Background: Septins, novel cytoskeletal proteins, form rings at the bases of emerging round buds in yeasts and at the bases of emerging elongated hyphal initials in filamentous fungi.
Methodology/principal findings: When introduced into the yeast Saccharomyces cerevisiae, the septin AspC from the filamentous fungus Aspergillus nidulans induced highly elongated atypical pseudohyphae and spore-producing structures similar to those of hyphal fungi. AspC induced atypical pseudohyphae when S. cerevisiae pseudohyphal or haploid invasive genes were deleted, but not when the CDC10 septin gene was deleted.

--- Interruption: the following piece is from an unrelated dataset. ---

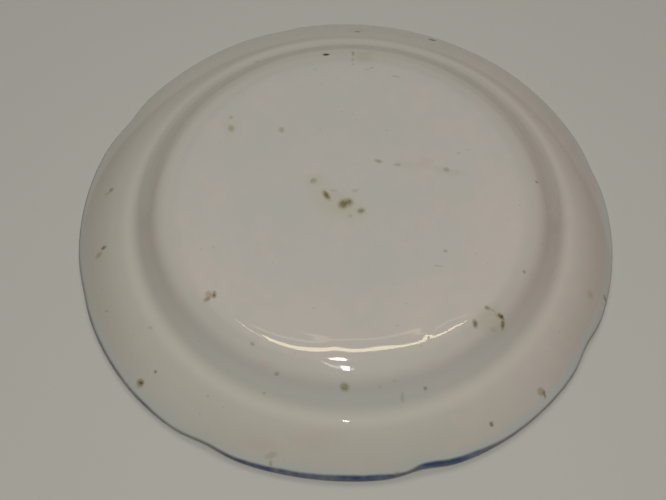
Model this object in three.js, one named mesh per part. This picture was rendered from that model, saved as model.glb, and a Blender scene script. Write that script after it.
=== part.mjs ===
// A glazed earthenware dinner plate lying face down, with its flat underside up and its lobed
// rim on the table. Millimetres, +Z up. The origin is on the table, under the middle of the rim.
import * as THREE from "three";

// Driving dimensions
const rimRadius = 120; // mean radius of the lobed edge
const wallThickness = 4.6; // the same all over, as on a plate pressed from one rolled sheet
const wellOffset = new THREE.Vector2(1.7, -0.8); // the well was thrown a little off the rim's centre
const segmentCount = 120; // facets round the plate

// The underside from its centre to the edge: at each radius, how steeply it falls, in degrees.
// Flat base, shoulder rounded in two steps, steep wall, hollow crease, and a rim that bends down.
const undersideSlopes = [
  { radius: 0, slope: 0 },
  { radius: 69.5, slope: 0 },
  { radius: 73.5, slope: 5 },
  { radius: 77, slope: 20 },
  { radius: 81, slope: 23 },
  { radius: 86.5, slope: 41 },
  { radius: 92.5, slope: 41 },
  { radius: 97.5, slope: 23 },
  { radius: 102, slope: 26 },
  { radius: 108, slope: 32 },
  { radius: 118.4, slope: 40 },
];
const creaseRadius = 94; // inside this, the plate stays round
const longestStep = 4; // between two rings of the curved part
const smoothingSteps = 16; // of the sum that turns slopes into heights

// The lip is a half round with a narrow flat land where it meets the table.
const landHalfAngle = 22; // degrees of the round on each side of its lowest point
const lipStepAngle = 34;

// Eight dents pressed into the edge leave eight lobes, none of them quite alike.
const lobeCount = 8;
const firstDentAngle = 15;
const dentHalfWidth = 4.7; // degrees
const dentDepth = 1.5; // inwards
const dentLift = 0.9; // off the table
const dentStrengths = [0.6, 0.3, 0.6, 1.2, 0.4, 0.85, 1.15, 1.05];
const lobeBulges = [-0.15, -1.05, -0.8, 0.7, 0.9, -1.5, 1.05, 0.95]; // each lobe against rimRadius

const radians = THREE.MathUtils.degToRad;

// A point of the underside's profile, with the direction that its surface faces.
function stationAt(radius, height, slope) {
  const facing = new THREE.Vector2(Math.sin(radians(slope)), Math.cos(radians(slope)));
  return { point: new THREE.Vector2(radius, height), facing };
}

// Adds up the falls from the centre outwards. Heights count down from the base, at zero.
function undersideProfile() {
  const stations = [stationAt(0, 0, 0)];
  let height = 0;
  for (let i = 1; i < undersideSlopes.length; i += 1) {
    const from = undersideSlopes[i - 1];
    const to = undersideSlopes[i];
    const isFlat = from.slope === 0 && to.slope === 0;
    const steps = isFlat ? 1 : Math.ceil((to.radius - from.radius) / longestStep);
    for (let step = 1; step <= steps; step += 1) {
      for (let part = 1; part <= smoothingSteps; part += 1) {
        const share = (step - 1 + (part - 0.5) / smoothingSteps) / steps;
        const slope = THREE.MathUtils.lerp(from.slope, to.slope, share);
        const run = (to.radius - from.radius) / (steps * smoothingSteps);
        height -= run * Math.tan(radians(slope));
      }
      const radius = THREE.MathUtils.lerp(from.radius, to.radius, step / steps);
      const slope = THREE.MathUtils.lerp(from.slope, to.slope, step / steps);
      stations.push(stationAt(radius, height, slope));
    }
  }
  return stations;
}

// Points of a round, from one angle to another, in degrees counted from the outward direction.
function roundPoints(centre, radius, fromAngle, toAngle) {
  const steps = Math.max(1, Math.ceil(Math.abs(toAngle - fromAngle) / lipStepAngle));
  return Array.from({ length: steps + 1 }, (_, step) => {
    const angle = radians(THREE.MathUtils.lerp(fromAngle, toAngle, step / steps));
    return new THREE.Vector2(Math.cos(angle), Math.sin(angle)).multiplyScalar(radius).add(centre);
  });
}

// The closed outline of half the plate, from the axis along the hidden front face to the lip,
// and back along the underside.
function plateProfile() {
  const stations = undersideProfile();
  const edge = stations.at(-1);
  const edgeSlope = undersideSlopes.at(-1).slope;
  const lipRadius = wallThickness / 2;
  const lipCentre = edge.point.clone().addScaledVector(edge.facing, -lipRadius);

  const inside = stations.slice(0, -1);
  const front = inside.map(({ point, facing }) => point.clone().addScaledVector(facing, -wallThickness));
  const innerRound = roundPoints(lipCentre, lipRadius, -90 - edgeSlope, -90 - landHalfAngle);
  const outerRound = roundPoints(lipCentre, lipRadius, -90 + landHalfAngle, 90 - edgeSlope);
  const underside = inside.map(({ point }) => point).reverse();

  const outline = [...front, ...innerRound, ...outerRound, ...underside];
  const lowest = Math.min(...outline.map((point) => point.y));
  outline.forEach((point) => {
    point.y -= lowest;
  });
  return outline;
}

// How strongly the dents act at an angle round the plate, 1 in the middle of an average dent.
function dentAt(angle) {
  return dentStrengths.reduce((sum, strength, i) => {
    const away = THREE.MathUtils.euclideanModulo(
      angle - firstDentAngle - (i * 360) / lobeCount + 180,
      360,
    ) - 180;
    return sum + strength * Math.exp(-((away / dentHalfWidth) ** 2));
  }, 0);
}

// The radius of the edge at an angle: one lobe's bulge turns smoothly into the next one's.
function edgeRadius(angle) {
  const lobe = (angle - firstDentAngle) * (lobeCount / 360) - 0.5;
  const share = THREE.MathUtils.smoothstep(lobe - Math.floor(lobe), 0, 1);
  const before = THREE.MathUtils.euclideanModulo(Math.floor(lobe), lobeCount);
  const bulge = THREE.MathUtils.lerp(lobeBulges[before], lobeBulges[(before + 1) % lobeCount], share);
  return rimRadius + bulge - dentDepth * dentAt(angle);
}

// Turns the round rim into lobes, more and more from the crease to the edge.
function shapeLobes(geometry) {
  const position = geometry.getAttribute("position");
  for (let i = 0; i < position.count; i += 1) {
    const x = position.getX(i);
    const y = position.getY(i);
    const radius = Math.hypot(x, y);
    const angle = THREE.MathUtils.radToDeg(Math.atan2(y, x));
    const share = THREE.MathUtils.smoothstep(radius, creaseRadius, rimRadius);
    const stretch = radius > 0 ? 1 + (share * (edgeRadius(angle) - rimRadius)) / radius : 1;
    position.setXYZ(
      i,
      x * stretch + wellOffset.x * (1 - share),
      y * stretch + wellOffset.y * (1 - share),
      position.getZ(i) + share * dentLift * dentAt(angle),
    );
  }
}

function makePlate() {
  const geometry = new THREE.LatheGeometry(plateProfile(), segmentCount);
  geometry.rotateX(Math.PI / 2);
  shapeLobes(geometry);
  geometry.computeVertexNormals();
  const glaze = new THREE.MeshStandardMaterial({ color: 0xd6cfc3, roughness: 0.22, metalness: 0 });
  const plate = new THREE.Mesh(geometry, glaze);
  plate.name = "plate";
  return plate;
}

const dinnerPlate = new THREE.Group();
dinnerPlate.add(makePlate());

export default dinnerPlate;
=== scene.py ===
"""A glazed dinner plate lying face down on a pale floor, chipped and stained.

The plate is spun from its cross-section, pushed into eight uneven lobes, given the unevenness of
hand work, and then chipped and pitted. Its glaze, soil and painted edge are all shader nodes.
"""
import math
from typing import NamedTuple

import bmesh
import bpy
from bpy.props import FloatProperty, FloatVectorProperty, IntProperty, PointerProperty
from mathutils import Matrix, Vector, kdtree, noise


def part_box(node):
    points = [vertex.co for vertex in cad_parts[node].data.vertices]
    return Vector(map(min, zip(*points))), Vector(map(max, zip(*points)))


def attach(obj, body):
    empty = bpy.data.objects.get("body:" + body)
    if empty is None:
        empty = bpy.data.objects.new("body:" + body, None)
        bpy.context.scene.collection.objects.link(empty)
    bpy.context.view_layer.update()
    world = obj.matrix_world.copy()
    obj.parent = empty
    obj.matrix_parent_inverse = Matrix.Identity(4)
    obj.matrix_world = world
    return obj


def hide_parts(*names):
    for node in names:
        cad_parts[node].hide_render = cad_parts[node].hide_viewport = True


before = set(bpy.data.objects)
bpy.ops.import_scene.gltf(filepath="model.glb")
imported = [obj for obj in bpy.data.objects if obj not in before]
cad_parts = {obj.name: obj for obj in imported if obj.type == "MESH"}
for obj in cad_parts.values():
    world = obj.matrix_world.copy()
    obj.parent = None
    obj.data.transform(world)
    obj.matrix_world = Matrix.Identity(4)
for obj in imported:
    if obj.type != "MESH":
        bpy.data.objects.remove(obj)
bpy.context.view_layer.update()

bl_info = {
    "name": "Upturned Dinner Plate",
    "version": (1, 0, 0),
    "blender": (4, 5, 0),
    "location": "View3D > Sidebar > Plate",
    "description": "Builds a stained, lobed dinner plate lying face down, with its studio stage",
    "category": "Object",
}

MM = 0.001
_, PLATE_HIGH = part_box("plate")


# ------------------------------------------------------------------ what a user may change


class PlateShape(bpy.types.PropertyGroup):
    """Sizes of the plate, in metres."""

    rim_radius: FloatProperty(
        name="Rim radius", description="Mean radius of the lobed edge", default=0.120, unit="LENGTH"
    )
    wall: FloatProperty(
        name="Wall", description="Thickness of the pottery", default=0.0046, unit="LENGTH"
    )
    dent_depth: FloatProperty(
        name="Dent depth", description="How far a dent goes in", default=0.0015, unit="LENGTH"
    )
    dent_lift: FloatProperty(
        name="Dent lift", description="How far a dent rises off the table", default=0.0009, unit="LENGTH"
    )
    wave_height: FloatProperty(
        name="Wave height", description="Height of the slow unevenness of hand work",
        default=0.00005, unit="LENGTH",
    )
    ripple_height: FloatProperty(
        name="Ripple height", description="Height of the finer ripples in the glaze",
        default=0.000004, unit="LENGTH",
    )
    ring_height: FloatProperty(
        name="Ring height", description="Height of the throwing rings", default=0.000008, unit="LENGTH"
    )
    facets: IntProperty(name="Facets", description="Steps round the plate", default=400, min=64)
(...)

AspC also induced atypical pseudohyphae when S. cerevisiae genes encoding Cdc12-interacting proteins Bem4, Cla4, Gic1 and Gic2 were deleted, but not when BNI1, a Cdc12-interacting formin gene, was deleted. AspC localized to bud and pseudohypha necks, while its S. cerevisiae ortholog, Cdc12, localized only to bud necks.
Conclusions/significance: Our results suggest that AspC competes with Cdc12 for incorporation into the yeast septin scaffold and once there alters cell shape by altering interactions with the formin Bni1. That introduction of the A. nidulans septin AspC into S. cerevisiae induces a shift from formation of buds to formation of atypical pseudohyphae suggests that septins play an important role in the morphological plasticity of fungi.